Problem to work on: Starting at the line that has "What OpenSCAD source" and stopping after the line that has "ridge_t = 0.1; // [0.05:0.05:0.2]", reproduce the listing below exactly; omit everything else.

Input data:
= = = = = = =

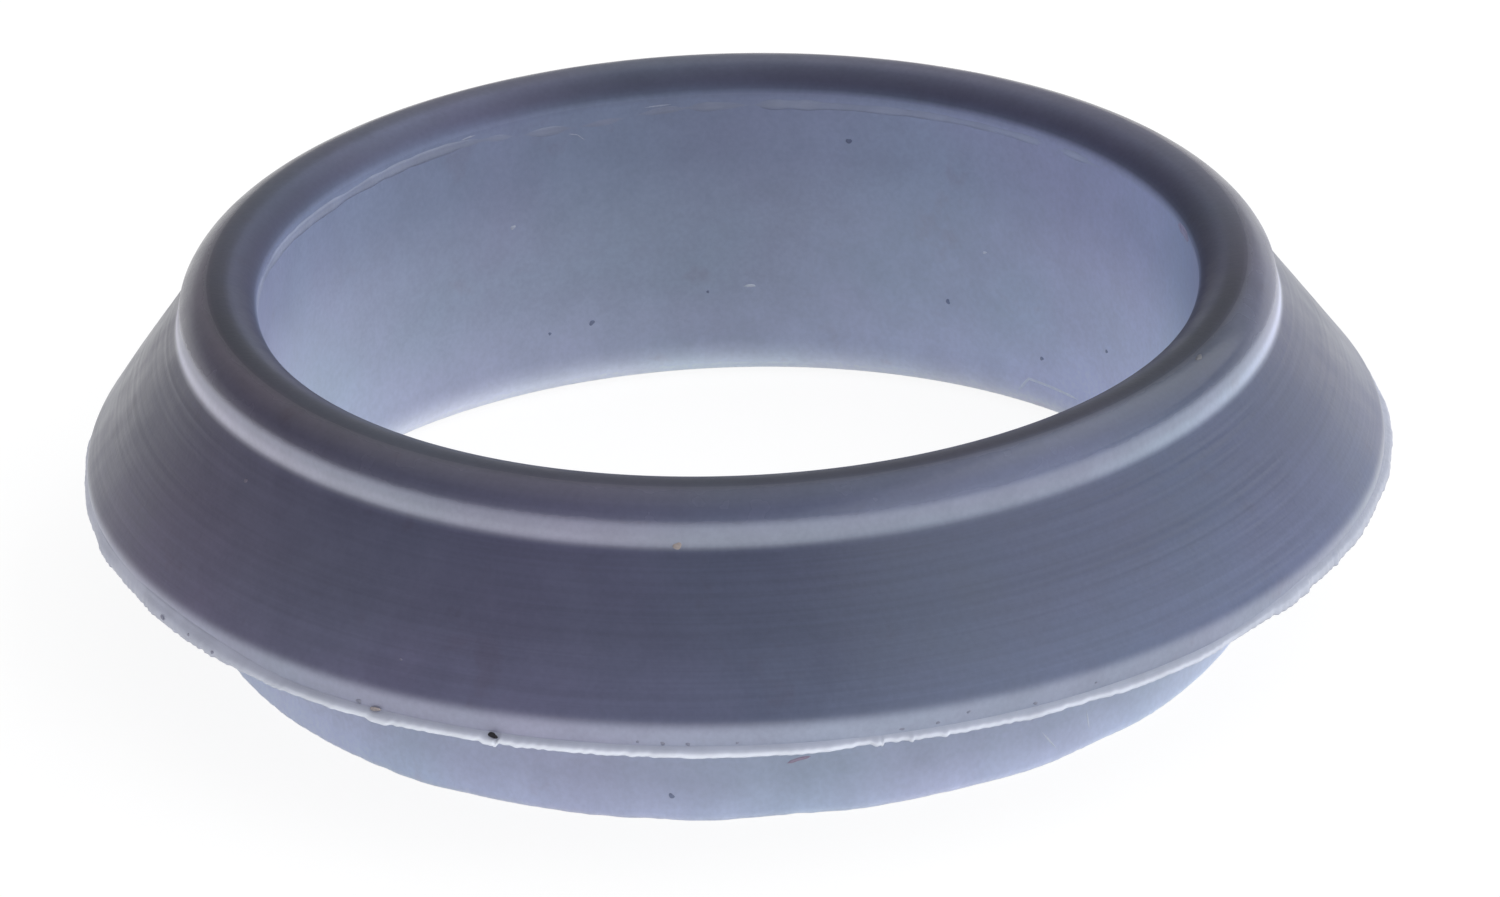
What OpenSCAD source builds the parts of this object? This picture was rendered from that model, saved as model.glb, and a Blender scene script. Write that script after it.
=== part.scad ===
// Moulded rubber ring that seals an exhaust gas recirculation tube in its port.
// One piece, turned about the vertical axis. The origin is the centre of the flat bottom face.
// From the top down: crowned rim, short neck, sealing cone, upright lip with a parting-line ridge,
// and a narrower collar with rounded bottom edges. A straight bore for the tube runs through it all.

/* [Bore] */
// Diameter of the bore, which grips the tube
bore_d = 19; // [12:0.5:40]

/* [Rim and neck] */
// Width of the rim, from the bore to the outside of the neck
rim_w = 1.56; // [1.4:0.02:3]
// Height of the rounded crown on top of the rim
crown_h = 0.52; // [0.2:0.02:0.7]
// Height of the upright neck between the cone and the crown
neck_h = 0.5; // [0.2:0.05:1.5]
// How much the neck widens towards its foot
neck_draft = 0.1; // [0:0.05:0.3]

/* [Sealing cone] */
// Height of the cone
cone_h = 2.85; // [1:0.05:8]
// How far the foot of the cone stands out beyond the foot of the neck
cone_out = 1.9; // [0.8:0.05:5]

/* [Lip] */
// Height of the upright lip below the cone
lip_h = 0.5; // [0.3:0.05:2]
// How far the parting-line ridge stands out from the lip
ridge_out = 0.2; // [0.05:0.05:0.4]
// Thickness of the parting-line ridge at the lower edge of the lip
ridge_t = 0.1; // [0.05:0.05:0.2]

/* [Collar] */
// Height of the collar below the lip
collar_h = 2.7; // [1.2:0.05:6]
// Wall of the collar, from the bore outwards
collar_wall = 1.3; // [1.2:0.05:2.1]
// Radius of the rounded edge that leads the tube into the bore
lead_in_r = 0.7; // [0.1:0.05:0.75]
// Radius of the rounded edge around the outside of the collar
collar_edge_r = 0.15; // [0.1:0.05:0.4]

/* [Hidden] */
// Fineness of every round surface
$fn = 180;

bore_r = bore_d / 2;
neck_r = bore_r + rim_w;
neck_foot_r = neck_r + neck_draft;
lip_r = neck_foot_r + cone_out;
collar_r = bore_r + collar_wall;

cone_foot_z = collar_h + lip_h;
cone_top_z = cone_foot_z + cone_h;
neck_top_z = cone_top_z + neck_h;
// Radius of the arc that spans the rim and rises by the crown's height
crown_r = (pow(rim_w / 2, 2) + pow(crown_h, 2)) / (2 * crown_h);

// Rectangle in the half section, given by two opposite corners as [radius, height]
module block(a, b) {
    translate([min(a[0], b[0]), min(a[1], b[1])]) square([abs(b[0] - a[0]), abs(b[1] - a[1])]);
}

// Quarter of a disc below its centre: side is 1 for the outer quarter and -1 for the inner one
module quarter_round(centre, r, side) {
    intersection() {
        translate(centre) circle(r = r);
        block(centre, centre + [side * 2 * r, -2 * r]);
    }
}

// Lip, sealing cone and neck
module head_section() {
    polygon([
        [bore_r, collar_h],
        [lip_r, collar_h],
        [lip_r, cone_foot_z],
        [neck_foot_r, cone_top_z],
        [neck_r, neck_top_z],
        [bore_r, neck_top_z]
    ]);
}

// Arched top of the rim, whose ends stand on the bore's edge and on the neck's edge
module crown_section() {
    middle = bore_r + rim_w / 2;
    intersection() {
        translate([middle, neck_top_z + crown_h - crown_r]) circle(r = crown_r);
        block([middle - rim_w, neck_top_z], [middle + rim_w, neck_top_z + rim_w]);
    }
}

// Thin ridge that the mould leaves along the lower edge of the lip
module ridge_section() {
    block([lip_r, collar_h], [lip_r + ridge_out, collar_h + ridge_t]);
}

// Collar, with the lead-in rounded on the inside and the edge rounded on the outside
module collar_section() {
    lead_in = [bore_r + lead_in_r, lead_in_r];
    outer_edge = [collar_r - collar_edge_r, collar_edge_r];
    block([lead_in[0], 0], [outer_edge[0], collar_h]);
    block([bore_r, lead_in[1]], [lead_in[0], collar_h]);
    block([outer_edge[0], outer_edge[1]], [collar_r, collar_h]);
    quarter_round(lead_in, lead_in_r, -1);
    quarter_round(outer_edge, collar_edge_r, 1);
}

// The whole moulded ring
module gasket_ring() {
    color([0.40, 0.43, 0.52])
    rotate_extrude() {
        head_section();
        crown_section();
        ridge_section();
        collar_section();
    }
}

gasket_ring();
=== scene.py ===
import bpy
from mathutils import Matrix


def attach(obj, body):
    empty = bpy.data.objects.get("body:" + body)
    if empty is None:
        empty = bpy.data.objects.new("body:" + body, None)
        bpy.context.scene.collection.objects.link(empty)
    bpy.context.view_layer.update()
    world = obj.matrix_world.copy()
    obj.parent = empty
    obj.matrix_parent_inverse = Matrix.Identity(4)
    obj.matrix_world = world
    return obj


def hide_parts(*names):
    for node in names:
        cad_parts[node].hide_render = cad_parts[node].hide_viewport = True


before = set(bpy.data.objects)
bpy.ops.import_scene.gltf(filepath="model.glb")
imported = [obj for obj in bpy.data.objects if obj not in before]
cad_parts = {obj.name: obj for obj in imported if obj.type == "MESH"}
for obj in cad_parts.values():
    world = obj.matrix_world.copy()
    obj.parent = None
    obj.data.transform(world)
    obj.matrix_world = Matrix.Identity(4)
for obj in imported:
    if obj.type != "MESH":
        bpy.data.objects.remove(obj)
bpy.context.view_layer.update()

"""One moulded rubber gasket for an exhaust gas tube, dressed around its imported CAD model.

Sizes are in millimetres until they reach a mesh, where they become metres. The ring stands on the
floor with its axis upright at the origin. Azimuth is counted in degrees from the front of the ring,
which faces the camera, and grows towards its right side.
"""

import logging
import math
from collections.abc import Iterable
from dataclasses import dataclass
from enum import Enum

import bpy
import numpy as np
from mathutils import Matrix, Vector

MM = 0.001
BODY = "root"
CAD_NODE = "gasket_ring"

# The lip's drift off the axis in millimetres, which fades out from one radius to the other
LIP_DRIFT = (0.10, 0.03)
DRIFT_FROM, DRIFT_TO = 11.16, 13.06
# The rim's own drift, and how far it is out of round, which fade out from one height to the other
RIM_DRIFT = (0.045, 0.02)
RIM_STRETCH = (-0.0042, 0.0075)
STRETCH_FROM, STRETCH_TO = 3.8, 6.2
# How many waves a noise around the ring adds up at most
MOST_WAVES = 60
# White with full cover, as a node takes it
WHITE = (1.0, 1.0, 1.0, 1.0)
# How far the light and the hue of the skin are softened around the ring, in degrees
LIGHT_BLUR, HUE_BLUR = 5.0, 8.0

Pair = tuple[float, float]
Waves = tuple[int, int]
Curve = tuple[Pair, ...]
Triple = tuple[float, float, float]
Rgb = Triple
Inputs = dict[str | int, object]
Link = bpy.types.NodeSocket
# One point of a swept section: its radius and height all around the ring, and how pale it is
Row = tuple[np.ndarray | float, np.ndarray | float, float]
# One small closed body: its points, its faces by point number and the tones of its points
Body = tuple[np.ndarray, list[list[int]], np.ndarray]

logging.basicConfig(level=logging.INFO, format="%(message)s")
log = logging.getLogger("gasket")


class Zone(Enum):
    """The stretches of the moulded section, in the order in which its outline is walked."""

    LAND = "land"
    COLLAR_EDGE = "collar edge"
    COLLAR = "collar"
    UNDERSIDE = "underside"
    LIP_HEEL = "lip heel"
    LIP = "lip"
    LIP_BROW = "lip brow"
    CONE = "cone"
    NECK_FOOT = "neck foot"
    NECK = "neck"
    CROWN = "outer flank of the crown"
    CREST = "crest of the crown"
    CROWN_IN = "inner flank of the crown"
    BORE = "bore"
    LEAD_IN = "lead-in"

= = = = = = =

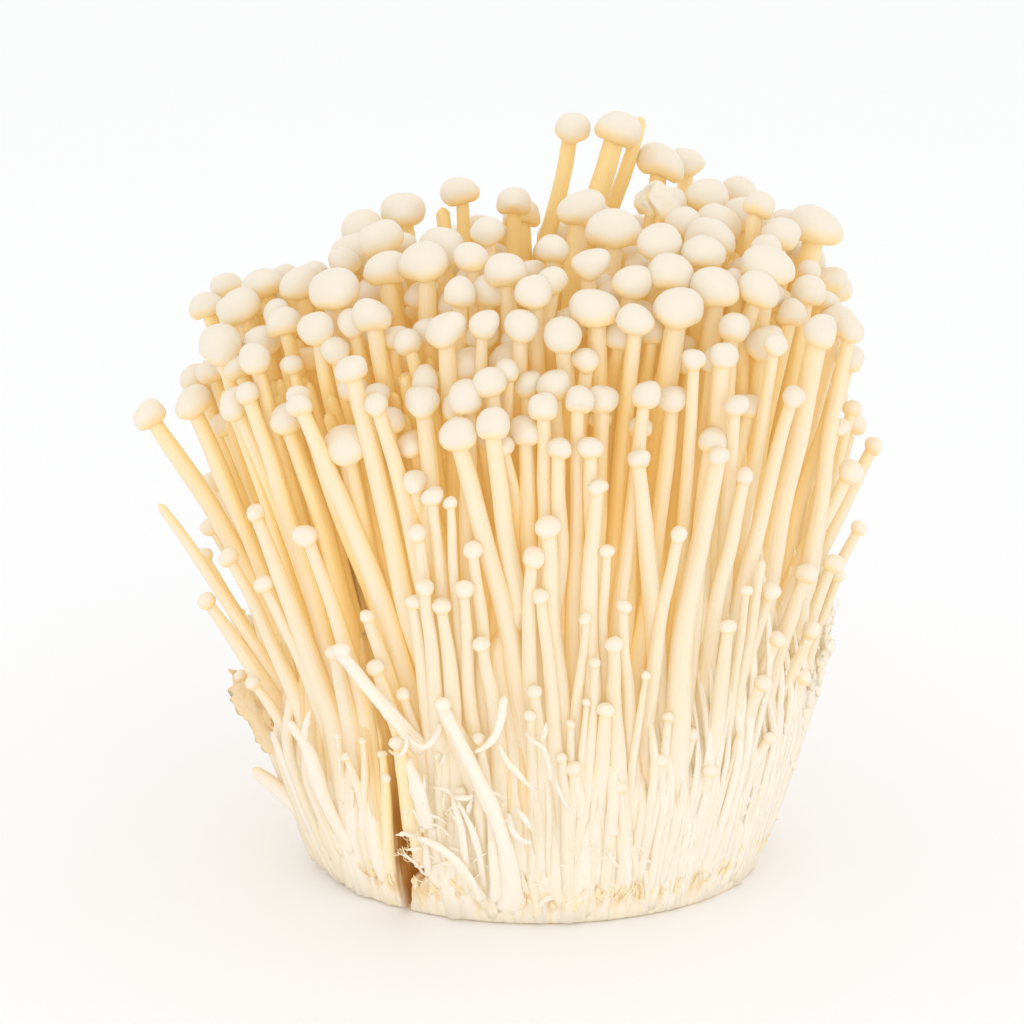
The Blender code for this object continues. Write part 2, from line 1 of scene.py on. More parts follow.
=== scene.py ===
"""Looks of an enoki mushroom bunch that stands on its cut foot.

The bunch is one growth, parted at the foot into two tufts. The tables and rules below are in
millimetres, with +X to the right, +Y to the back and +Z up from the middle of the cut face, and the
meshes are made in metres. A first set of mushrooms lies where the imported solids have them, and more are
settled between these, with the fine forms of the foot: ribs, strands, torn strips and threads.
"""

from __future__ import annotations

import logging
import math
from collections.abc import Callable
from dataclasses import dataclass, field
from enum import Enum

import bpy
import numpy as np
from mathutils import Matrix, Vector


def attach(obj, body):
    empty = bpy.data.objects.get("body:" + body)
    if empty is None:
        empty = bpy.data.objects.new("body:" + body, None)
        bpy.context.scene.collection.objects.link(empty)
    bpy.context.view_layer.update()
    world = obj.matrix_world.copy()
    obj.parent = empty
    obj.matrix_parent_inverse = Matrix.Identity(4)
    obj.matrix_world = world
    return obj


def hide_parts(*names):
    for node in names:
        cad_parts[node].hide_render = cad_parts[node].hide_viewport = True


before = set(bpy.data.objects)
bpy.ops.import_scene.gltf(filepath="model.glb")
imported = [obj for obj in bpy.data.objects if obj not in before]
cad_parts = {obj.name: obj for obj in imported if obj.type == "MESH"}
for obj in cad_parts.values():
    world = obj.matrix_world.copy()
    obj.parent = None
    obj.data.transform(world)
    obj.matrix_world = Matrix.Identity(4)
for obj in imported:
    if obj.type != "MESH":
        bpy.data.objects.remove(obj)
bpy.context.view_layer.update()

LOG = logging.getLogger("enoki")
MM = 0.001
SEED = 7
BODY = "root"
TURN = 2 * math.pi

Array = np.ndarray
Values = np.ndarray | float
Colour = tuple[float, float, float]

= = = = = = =

Output:
What OpenSCAD source builds the parts of this object? This picture was rendered from that model, saved as model.glb, and a Blender scene script. Write that script after it.
=== part.scad ===
// Moulded rubber ring that seals an exhaust gas recirculation tube in its port.
// One piece, turned about the vertical axis. The origin is the centre of the flat bottom face.
// From the top down: crowned rim, short neck, sealing cone, upright lip with a parting-line ridge,
// and a narrower collar with rounded bottom edges. A straight bore for the tube runs through it all.

/* [Bore] */
// Diameter of the bore, which grips the tube
bore_d = 19; // [12:0.5:40]

/* [Rim and neck] */
// Width of the rim, from the bore to the outside of the neck
rim_w = 1.56; // [1.4:0.02:3]
// Height of the rounded crown on top of the rim
crown_h = 0.52; // [0.2:0.02:0.7]
// Height of the upright neck between the cone and the crown
neck_h = 0.5; // [0.2:0.05:1.5]
// How much the neck widens towards its foot
neck_draft = 0.1; // [0:0.05:0.3]

/* [Sealing cone] */
// Height of the cone
cone_h = 2.85; // [1:0.05:8]
// How far the foot of the cone stands out beyond the foot of the neck
cone_out = 1.9; // [0.8:0.05:5]

/* [Lip] */
// Height of the upright lip below the cone
lip_h = 0.5; // [0.3:0.05:2]
// How far the parting-line ridge stands out from the lip
ridge_out = 0.2; // [0.05:0.05:0.4]
// Thickness of the parting-line ridge at the lower edge of the lip
ridge_t = 0.1; // [0.05:0.05:0.2]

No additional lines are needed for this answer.